◆ **Required task**:
Pick out each line containing the string "with" and copy it.
— Begin —
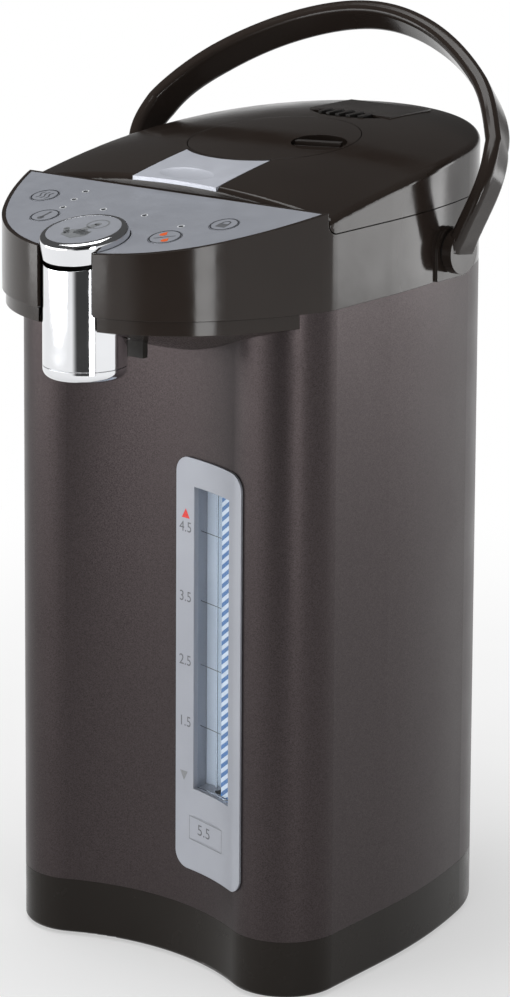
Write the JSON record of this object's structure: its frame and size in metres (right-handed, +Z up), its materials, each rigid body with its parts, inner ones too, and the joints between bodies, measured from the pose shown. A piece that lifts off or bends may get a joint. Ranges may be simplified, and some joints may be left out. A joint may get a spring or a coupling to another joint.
{
  "type": "electric thermo pot",
  "caption": "Hot-water pot with a jutting head over a hollow front, chrome spout with press cap, key panel, hinged lid with hand pump, level gauge and bail handle.",
  "frame": {"origin": "centre of the whole pot's box in plan, on the table under the feet", "axes": "+Z up, -Y towards the user and the spout, +X to the user's right, the gauge's side"},
  "size_m": [0.2558, 0.3091, 0.515],
  "materials": {
    "brown_gloss": "gloss",
    "casing_paint": "metallic satin",
    "silver_satin": "satin",
    "chrome": "polished",
    "steel": "brushed",
    "dark_matte": "matte",
    "rubber": "matte",
    "clear": "clear",
    "gauge_strip": "matte",
    "board": "matte",
    "key_plastic": "satin"
  },
  "bodies": {
    "pot_body": {"base_housing": "brown_gloss", "bottom_cover": "dark_matte", "rubber_feet": "rubber", "cover_screws": "steel", "power_inlet": "dark_matte", "inlet_pins": "steel", "inner_pot": "steel", "band_heater": "steel", "disc_heater": "steel", "thermostat": "dark_matte", "pot_stand": "dark_matte", "outer_casing": "casing_paint", "gauge_frame": "silver_satin", "gauge_backing": "gauge_strip", "gauge_window": "clear", "level_tube": "clear", "motor_cradle": "dark_matte", "pump_motor": "steel", "pump_housing": "dark_matte", "impeller_axle": "steel", "suction_hose": "rubber", "outlet_hose": "rubber", "riser_hose": "rubber", "spout_shell": "chrome", "spout_ring": "chrome", "spout_nozzle": "dark_matte", "button_seat": "dark_matte", "button_spring": "steel", "head_collar": "brown_gloss", "nose_lower_cover": "brown_gloss", "lever_pin": "steel", "control_panel": "silver_satin", "control_board": "board", "board_spacers": "dark_matte", "power_board": "board", "power_board_spacers": "dark_matte", "transformer": "steel", "hinge_bracket": "dark_matte", "hinge_pin": "steel", "handle_washers": "dark_matte", "handle_pins": "steel"},
    "lid": {"lid_cover": "brown_gloss", "steam_vent": "dark_matte", "lid_liner": "dark_matte", "lid_gasket": "rubber", "latch_pin": "steel", "latch_spring": "steel", "bellows": "rubber"},
    "latch_button": {"latch_button": "chrome"},
    "pump_plate": {"pump_plate": "brown_gloss"},
    "lock_knob": {"lock_knob": "brown_gloss"},
    "spout_button": {"spout_button": "chrome", "button_inlay": "silver_satin"},
    "cup_lever": {"cup_lever": "dark_matte"},
    "handle": {"handle": "brown_gloss"},
    "pump_impeller": {"pump_impeller": "dark_matte"},
    "boil_key": {"boil_key": "key_plastic"},
    "warm_key": {"warm_key": "key_plastic"},
    "dispense_key": {"dispense_key": "key_plastic"},
    "lock_key": {"lock_key": "key_plastic"}
  },
  "joints": [
    {"name": "lid_hinge", "type": "hinge", "parent": "pot_body", "child": "lid", "pos_m": [0, 0.1493, 0.4189], "axis": [-1, 0, 0], "range_deg": [0, 18]},
    {"name": "latch_press", "type": "hinge", "parent": "lid", "child": "latch_button", "pos_m": [0, -0.0477, 0.429], "axis": [-1, 0, 0], "range_deg": [0, 4], "stiffness_Nm_per_rad": 0.3, "springref_deg": -2.86, "deforming": ["latch_spring"]},
    {"name": "pump_stroke", "type": "slide", "parent": "lid", "child": "pump_plate", "axis": [0, 0, -1], "range_m": [0, 0.014], "stiffness_N_per_m": 600, "springref_m": -0.004, "deforming": ["bellows"]},
    {"name": "lock_turn", "type": "hinge", "parent": "pump_plate", "child": "lock_knob", "pos_m": [0.0312, 0.0304, 0.445], "axis": [0, 0, 1], "range_deg": [0, 90]},
    {"name": "dispense_press", "type": "slide", "parent": "pot_body", "child": "spout_button", "axis": [0, 0.2062, -0.9785], "range_m": [0, 0.002], "stiffness_N_per_m": 800, "springref_m": -0.002, "deforming": ["button_spring"]},
    {"name": "cup_lever_swing", "type": "hinge", "parent": "pot_body", "child": "cup_lever", "pos_m": [0, -0.0957, 0.371], "axis": [1, 0, 0], "range_deg": [0, 12], "stiffness_Nm_per_rad": 0.02, "springref_deg": -5.73},
    {"name": "handle_swing", "type": "hinge", "parent": "pot_body", "child": "handle", "pos_m": [0, 0.0553, 0.3925], "axis": [-1, 0, 0], "range_deg": [-78, 60]},
    {"name": "impeller_spin", "type": "hinge", "parent": "pot_body", "child": "pump_impeller", "pos_m": [0.039, -0.0077, 0.052], "axis": [0, 0, 1], "continuous": true},
    {"name": "boil_key_press", "type": "slide", "parent": "pot_body", "child": "boil_key", "axis": [0, 0.2062, -0.9785], "range_m": [0, 0.0004], "stiffness_N_per_m": 500, "springref_m": -0.0006},
    {"name": "warm_key_press", "type": "slide", "parent": "pot_body", "child": "warm_key", "axis": [0, 0.2062, -0.9785], "range_m": [0, 0.0004], "stiffness_N_per_m": 500, "springref_m": -0.0006},
    {"name": "dispense_key_press", "type": "slide", "parent": "pot_body", "child": "dispense_key", "axis": [0, 0.2062, -0.9785], "range_m": [0, 0.0004], "stiffness_N_per_m": 500, "springref_m": -0.0006},
    {"name": "lock_key_press", "type": "slide", "parent": "pot_body", "child": "lock_key", "axis": [0, 0.2062, -0.9785], "range_m": [0, 0.0004], "stiffness_N_per_m": 500, "springref_m": -0.0006}
  ]
}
— End —
◆ **Solution to the problem**:
Write the JSON record of this object's structure: its frame and size in metres (right-handed, +Z up), its materials, each rigid body with its parts, inner ones too, and the joints between bodies, measured from the pose shown. A piece that lifts off or bends may get a joint. Ranges may be simplified, and some joints may be left out. A joint may get a spring or a coupling to another joint.
  "caption": "Hot-water pot with a jutting head over a hollow front, chrome spout with press cap, key panel, hinged lid with hand pump, level gauge and bail handle.",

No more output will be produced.